Published On: Tue, Nov 3rd, 2015

Google Plans To Launch Drone Deliveries By 2017

Google Drone

Pictures of Google’s delivery drone from test flights in Australia.

Alphabet’s secretive tech lab Google X has announced it hopes to launch a delivery drone service within the next two years.

At a Washington conference for air traffic controllers on Monday, Google executive Dave Vos told the audience members that he hopes to launch a commercial service by 2017. Google later substantiated Vos’s announcement, saying the service would use its Project Wing technology to deliver parcels however the company did not state where the deployment may take place.

Vos also said the company is in talks with the Federal Aviation Administration and other stakeholders with an aim to setup an air traffic control system for drones which would manage unmanned drones to navigate within altitudes under 152 metres using internet and cellular technology.

Details about Project Wing emerged in 2014 with the project being initially run inside Google X – the companies secretive research lab.
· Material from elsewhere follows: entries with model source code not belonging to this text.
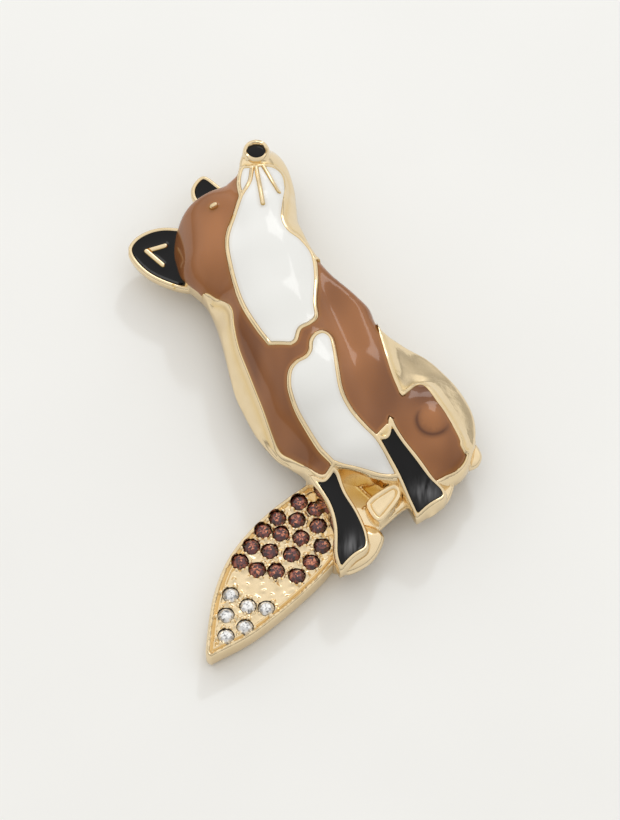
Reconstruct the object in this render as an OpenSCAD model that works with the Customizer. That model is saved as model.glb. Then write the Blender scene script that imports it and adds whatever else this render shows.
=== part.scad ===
// Figural fox brooch, lying on its pin with the face up.
// One gold casting carries glossy enamel in sunk cells, and a tail set with stones.
// Millimetres. +Z is out of the face, +Y is towards the nose, z = 0 is what it lies on.
// Places in the plane are percent of the length, heights are percent of the front height.

/* [Figure] */
// Length from the nose to the tip of the tail
brooch_l = 57; // [52:1:70]
// Height of the chest above the surface that the brooch lies on
front_h = 9.4; // [8.6:0.1:12]
// Height of the flat back of the body above that surface
back_z = 2; // [1.6:0.1:2.2]
// Height of the face of both ears
ear_z = 3.6; // [3.4:0.1:5.4]
// Height of the low metal between the legs
web_z = 3.4; // [2.8:0.1:3.8]
// Height of the face of the hind paw
paw_z = 4.4; // [4:0.1:5]
// How far the side walls tuck in towards the back
wall_tuck = 0.8; // [0.2:0.1:1]
// Height over which they tuck in
hem_h = 1; // [0.6:0.1:1.2]

/* [Enamel] */
// Width of the metal rims between the cells
rim_w = 0.5; // [0.4:0.05:0.7]
// Depth of the enamel in its cell
enamel_t = 0.6; // [0.4:0.05:0.8]
// Width of the rims of the ears
ear_rim = 0.5; // [0.4:0.05:0.6]
// Drop from the top of a rim to the enamel
rim_drop = 0.12; // [0.05:0.01:0.2]
// Gap between the enamel and the metal round it
cell_gap = 0.04; // [0.02:0.01:0.06]
// Width of the raised whiskers, the eye and the ear wires
wire_w = 0.45; // [0.35:0.05:0.6]
// Depth of the recess in the back
back_recess = 0.8; // [0.4:0.1:1]
// Width of the border left round the recess in the back
back_border = 1.6; // [1.2:0.1:2.4]

/* [Tail] */
// Thickness of the tail, which lies flat on the surface
tail_t = 2.6; // [2.4:0.1:3.2]
// Width of the raised border round the tail
tail_border = 0.5; // [0.4:0.05:0.8]
// Depth of the stone field inside that border
tail_sink = 0.55; // [0.4:0.05:0.8]
// Diameter of a brown stone
brown_d = 1.65; // [1.4:0.05:1.7]
// Diameter of a clear stone
clear_d = 1.6; // [1.4:0.05:1.7]
// Gap between a stone and its seat
seat_gap = 0.04; // [0.02:0.01:0.06]
// Metal left under the point of a stone
seat_floor = 0.6; // [0.4:0.05:0.8]

/* [Nose] */
// Diameter of the round metal nose
nose_d = 2.7; // [2.4:0.1:3.2]
// Width of the black oval on the nose
nose_oval_w = 1.9; // [1.5:0.1:2]
// Length of that oval
nose_oval_l = 1.45; // [1.2:0.05:1.6]

/* [Pin] */
// Distance between the hinge and the catch
pin_span = 19; // [16:0.5:20]
// Turn of the pin from the X axis, which is level when the figure is worn upright
pin_turn = -34; // [-38:1:-31]
// Diameter of the pin stem
stem_d = 0.8; // [0.7:0.05:1]
// Diameter of the hinge barrel and of the catch
barrel_d = 2.2; // [2:0.1:2.4]
// Length of the hinge barrel
barrel_l = 3; // [2.4:0.1:4]
// Length of the catch
catch_l = 2.2; // [1.8:0.1:3]
// Width of the bar that carries the hinge and the catch
bar_w = 2.4; // [2:0.1:3]
// Thickness of that bar
bar_t = 0.6; // [0.5:0.05:0.7]
// Gap between the bar and the back
bar_gap = 0.05; // [0.02:0.01:0.1]

/* [Hidden] */

gold = [0.93, 0.78, 0.45];
brown = [0.56, 0.36, 0.24];
white = [0.96, 0.95, 0.93];
black = [0.05, 0.05, 0.06];
topaz = [0.36, 0.12, 0.1];
crystal = [0.88, 0.9, 0.93];

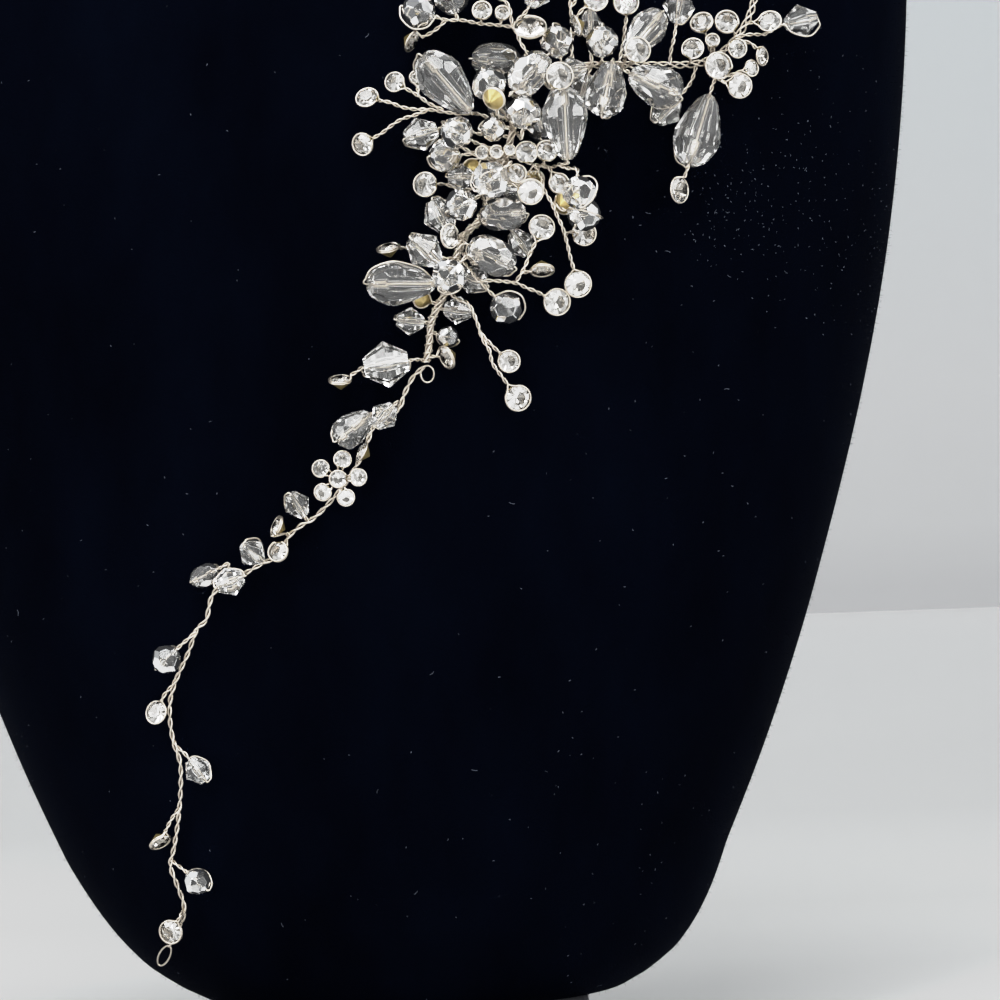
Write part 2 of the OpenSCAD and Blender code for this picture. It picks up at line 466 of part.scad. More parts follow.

It is now thought to be manged by Alphabet – the parent company which divisions of Google now operate under.

Google built its own drones and flew them in trials in Australia. They were used to deliver pet food and chocolate bars to a farm with the items winched down from the aerial drone. Early reports believed the drones would be used for medical uses such as urgent medical supply delivery however they are now being focused towards commercial product distribution.

Amazon has also detailed its plans to use drones to deliver goods ordered through its online platform. The company plans to use octocopters which could ferry up to 2.3kg of goods to consumers within 30 minutes of the orders being placed.

In early 2015, China’s largest online retailer Alibaba undertook a three-day trial of drone deliveries around its offices in Beijing, Shanghai and Guangzhou sending ginger tea parcels to 450 Chinese customers who volunteered for the short trial.